Zihnim birden aydınlanıyor. “Sorunun yanıtı çantamda Mor Menekşe.” diyorum. Gerçekten şaşkınım. Gerçekten çok sevinçliyim. Gerçekten terapist olduğuma bir kez daha şükrediyorum. Mor Menekşe garip garip bakıyor. Bir önceki gibi soğuk bir espri zannediyor bunu da. Ağırdan alıyorum. Çantayı açıyorum. Ona hiç bakmıyorum. Kitabı çıkarıyorum. Onu şaşırtmak istiyorum. Yüz elli birinci sayfayı açıyorum. Tane tane okuyorum:

“’Neden kadınlarla erkekler camide bir arada olmasınlar’ diyerek, camiye gidenleri bir çırpıda gerici ilan edenleri bilmeden onaylamıştım… Bir kadın, nasıl kadınlar tuvaletinde bir erkek kendisini görürken aynaya rahatça bakamaz ve üzerini rahatça çekiştiremezse, ibadet ederken de kendi boyutlarında bir omuza, bir kalçaya değmeyi tercih eder… İbadet eden bir kadının erkekler arasında rahatça kendi olamayacağını, Allah rızasının yerini derhal ‘nasıl görünüyorum’, ‘karnım çok mu çıktı’ gibi başkalarının rızasını alma hevesinin dolduracağını anlamıştım. Başkalarının onayı. Hele erkeklerin onayı. Bu değil miydi bir kadının nefsini en çabuk teslim alan en dünyevi tanrı?”

Mor Menekşe gülüyor. “Cevaba bayıldım, özellikle karnım çok mu çıktı muhabbetine.” diyor ve ekliyor: “Kendimi bir an o durumda hayal ettim. Gerçekten erkeklerle yan yana namaz kılmak istemem. Gerçi namaz kılmıyorum ama bir gün kılarsam da istemem.”

Kitabı benden ödünç istiyor. Yok hayır!, bunu kimse istememeli benden. İçimi bir sıkıntı basıyor. Bunun nedeni kitabın büyük olasılıkla geri dönmeyecek olması ile kitabın kendisinden mahrum olacak olmam değil. Üzerini çizdiğim cümleleri başkasının görecek olması. Onlar artık sadece yazarın cümleleri değil. Yazardan aldığım ve artık benim de olan cümleler. Başkasının bunu bilmesini istemiyorum. Ayrıca birisi ödünç aldığı bir kitabı geri getirmediğinde benim altını çizdiğim cümlelerimi de geri getirmemiş oluyor.

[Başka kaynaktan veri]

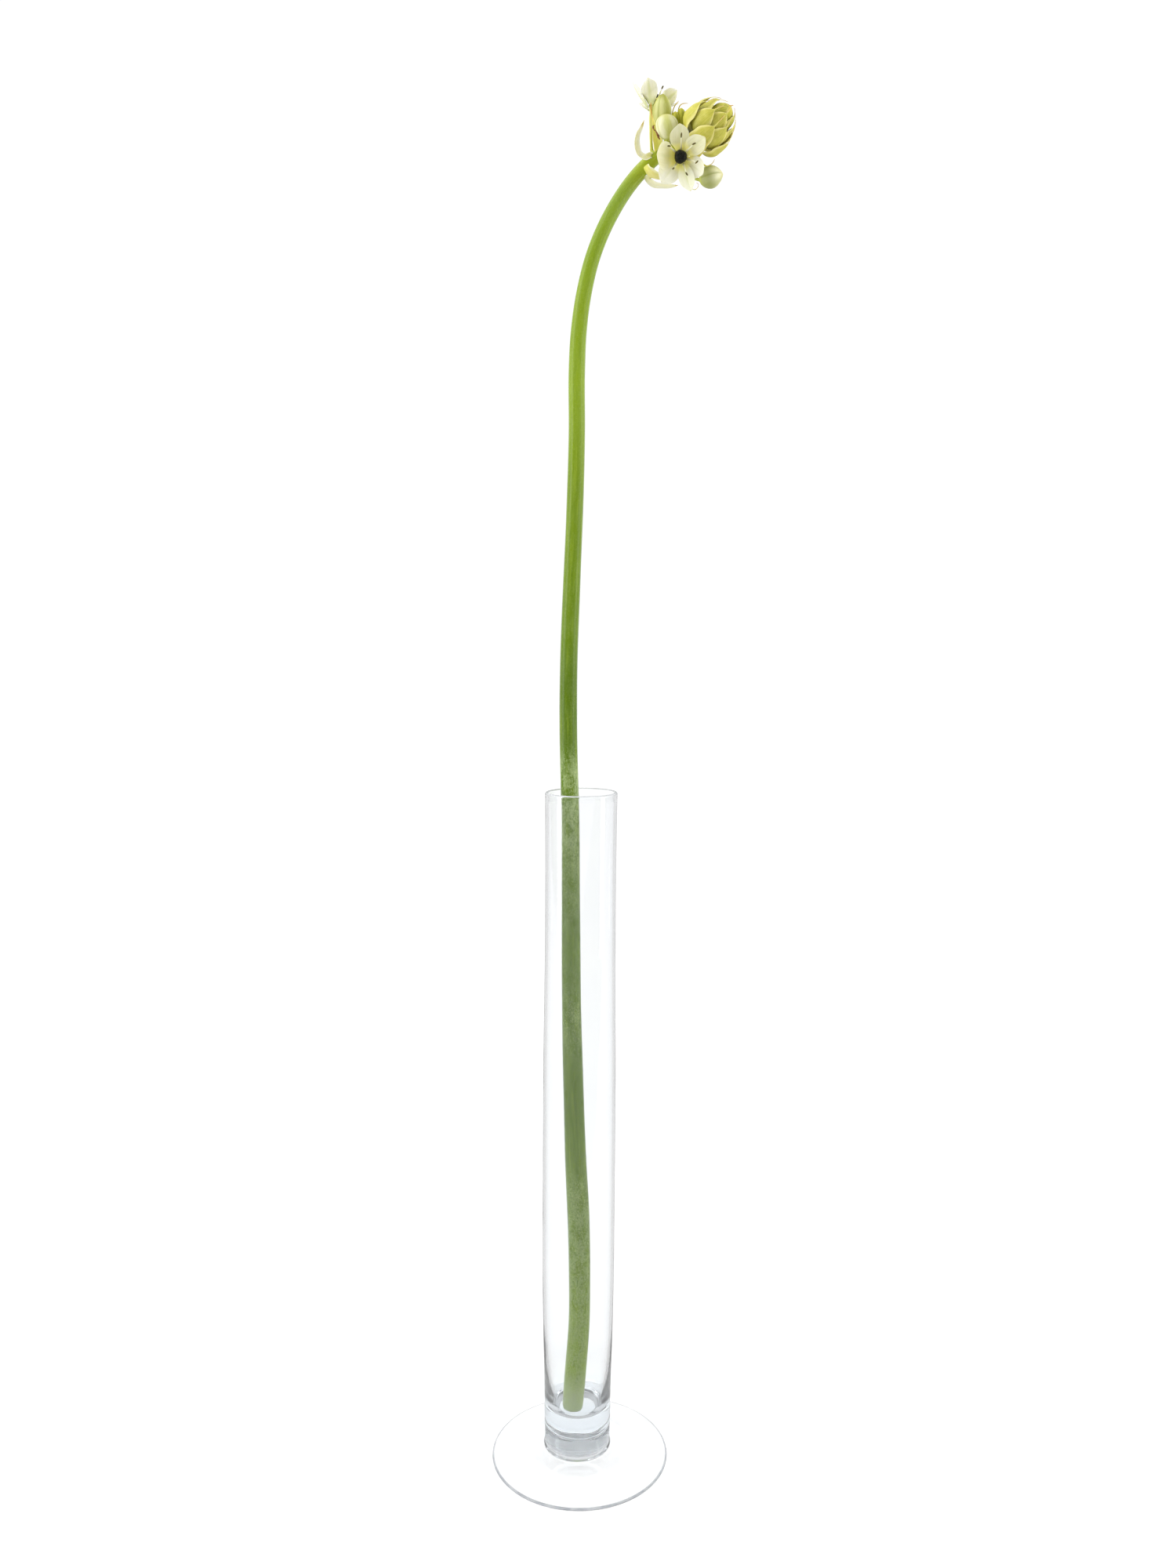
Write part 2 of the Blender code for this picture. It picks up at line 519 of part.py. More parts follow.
def cone_bract(name, azimuth, ring, base_t, body_t, end_t, width, mat=BRACT):
    """A bract that leaves the rachis, swells out to the cone's shell and closes over it in an awn."""
    inset = 1.35 * ring

    def shell(t):
        return profile_value(DOME, t) - inset

    line = [(2.75 - 0.37 * ring, base_t), (0.5 * shell(base_t + 2.4), base_t + 0.9),
            (0.9 * shell(base_t + 3.4), base_t + 2.8)]
    for k in range(6):
        t = base_t + 5.4 + (end_t - base_t - 5.4) * k / 5
        line.append((max(shell(t), 1.1), t))
    path = smooth_path([(r, 0.0, t) for r, t in line], 41)
    run = np.concatenate([[0], np.cumsum(np.linalg.norm(np.diff(path, axis=0), axis=1))])
    body = float(np.interp(body_t, path[8:, 2], run[8:])) / run[-1]
    table = [(0.0, 0.24 * width), (0.46 * body, width), (0.66 * body, 0.84 * width),
             (0.86 * body, 0.40 * width), (body, 0.55), (1.0, 0.42)]

    def place(s, t):
        k = min(int(s * 40), 39)
        c = path[k] + (path[k + 1] - path[k]) * (s * 40 - k)
        half = profile_value(table, s) / 2
        ang = min(half / max(c[0], 0.5), 1.05) * t
        return (c[0] * math.cos(ang), c[0] * math.sin(ang), c[2])

    obj = blade_mesh(name, place, mat, 10, 4, BRACT_THICKNESS)
    obj.rotation_euler = (0, 0, math.radians(azimuth))
    finish(obj, CONE)


rings = [([8.0, 70.0, 148.0, -138.0, -58.0], 0, -1.6, 12.4, 18.2, 8.8),
         ([36.0, 108.0, 182.0, -100.0, -24.0], 1, 1.4, 15.6, 19.8, 8.6),
         ([8.0, 90.0, 184.0, -70.0], 2, 4.6, 18.4, 21.0, 8.2),
         ([-30.0, 80.0, 200.0], 3, 8.2, 20.2, 22.2, 6.6)]
number = 0
for azimuths, ring, base_t, body_t, end_t, width in rings:
    for a in azimuths:
        number += 1
        cone_bract("cone_bract_%02d" % number, a, ring, base_t, body_t, end_t, width)

core = [(9.5, 1.2), (10.8, 2.2), (12.2, 3.9), (14.0, 4.6), (16.0, 3.9), (18.0, 2.6), (19.6, 1.3),
        (20.8, 0.35)]
round_solid("cone_tip_bud", [(0, 0, t) for t, r in core], [r for t, r in core], YOUNG, CONE)

# a small yellow bract in front of the cone, under the open flower's right tepals
leaf("small_yellow_bract",
     [(4.05, -0.5, 2.5), (4.6, -2.8, 4.9), (5.6, -4.7, 8.0), (7.6, -4.5, 11.2), (9.7, -2.8, 12.9), (11.6, -0.8, 13.5),
      (13.4, 1.2, 13.4)],
     [(0.0, 1.2), (0.5, 3.4), (0.8, 1.8), (1.0, 0.5)], (0.2, 0.3, -1.0), 0.7, BRACT, HEAD, rows=9)
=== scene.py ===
# The looks of a cut star of Bethlehem stem in a footed glass bud vase.
#
# Row frame: metres, +Z up, origin at the centre of the underside of the vase's foot.
# The head is laid out in a frame of its own, tipped forward with the nodding stem; each open flower
# and the cone of buds has its own frame inside it. Lengths are in millimetres until MM scales them.

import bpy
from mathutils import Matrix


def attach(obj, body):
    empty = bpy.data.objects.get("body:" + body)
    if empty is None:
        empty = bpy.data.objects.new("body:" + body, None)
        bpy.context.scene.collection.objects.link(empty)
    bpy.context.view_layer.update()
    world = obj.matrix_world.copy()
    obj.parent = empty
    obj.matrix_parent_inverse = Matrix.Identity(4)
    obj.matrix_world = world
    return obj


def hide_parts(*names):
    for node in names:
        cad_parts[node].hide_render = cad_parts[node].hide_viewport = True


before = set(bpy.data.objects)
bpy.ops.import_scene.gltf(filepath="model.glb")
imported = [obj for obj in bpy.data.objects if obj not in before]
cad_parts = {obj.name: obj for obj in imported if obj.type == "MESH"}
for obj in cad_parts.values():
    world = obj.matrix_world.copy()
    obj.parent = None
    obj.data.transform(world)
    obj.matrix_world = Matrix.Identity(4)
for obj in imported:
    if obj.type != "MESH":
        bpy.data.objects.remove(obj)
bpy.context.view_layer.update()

import math

import bpy
import numpy as np
from mathutils import Vector

MM = 0.001
rng = np.random.default_rng(11)


def linear(r, g, b, level=0.92):
    """A colour as the eye names it, 0 to 255, as the linear numbers that shaders take.

    The studio is bright, so a surface reflects a little less than its colour on the page."""
    out = []
    for c in (r, g, b):
        c = c / 255.0
        out.append(level * (c / 12.92 if c <= 0.04045 else ((c + 0.055) / 1.055) ** 2.4))
    return tuple(out)


# ---------------------------------------------------------------- camera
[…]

Kitabı tabii ki vermiyorum. Ona önce sabah kitabı çantama nedensiz koyduğumu, buna kendimin de şaşırdığını anlatıyorum. Sonra bir kâğıda “Başkası Olduğun Yer-Leyla İpekçi” yazıyorum. Mor Menekşe duygulanıyor. “Bu olay, bana evrenin bir dili olduğunu bir kez daha gösteriyor. Ayrıca bu seansı sizinle değil Leyla İpekçi ile yaptık galiba. Ben kitabı alayım ve bir güzel okuyarak seansa devam edeyim.” diyor.

“Evrenin dili” tabirine takılmış, çok seviyor bu ifadeyi. Ben de seviyorum. Ve bir şeyler öğretirken öğreniyorum da. Belki bu da evrenin dilinin bir parçası.

Mor Menekşe’nin seansından sonra olan biteni bir kez daha gözden geçiriyorum. Terapist yanıma söyleniyorum: “Sabahki kitabı çantaya koymak isteyişimle ilgili müthiş yorumuna ne oldu? Anladın mı şimdi kitabı neden çantaya koyduğumu, aslında koydurulduğumu”. Terapist yanımın kibri sönüyor.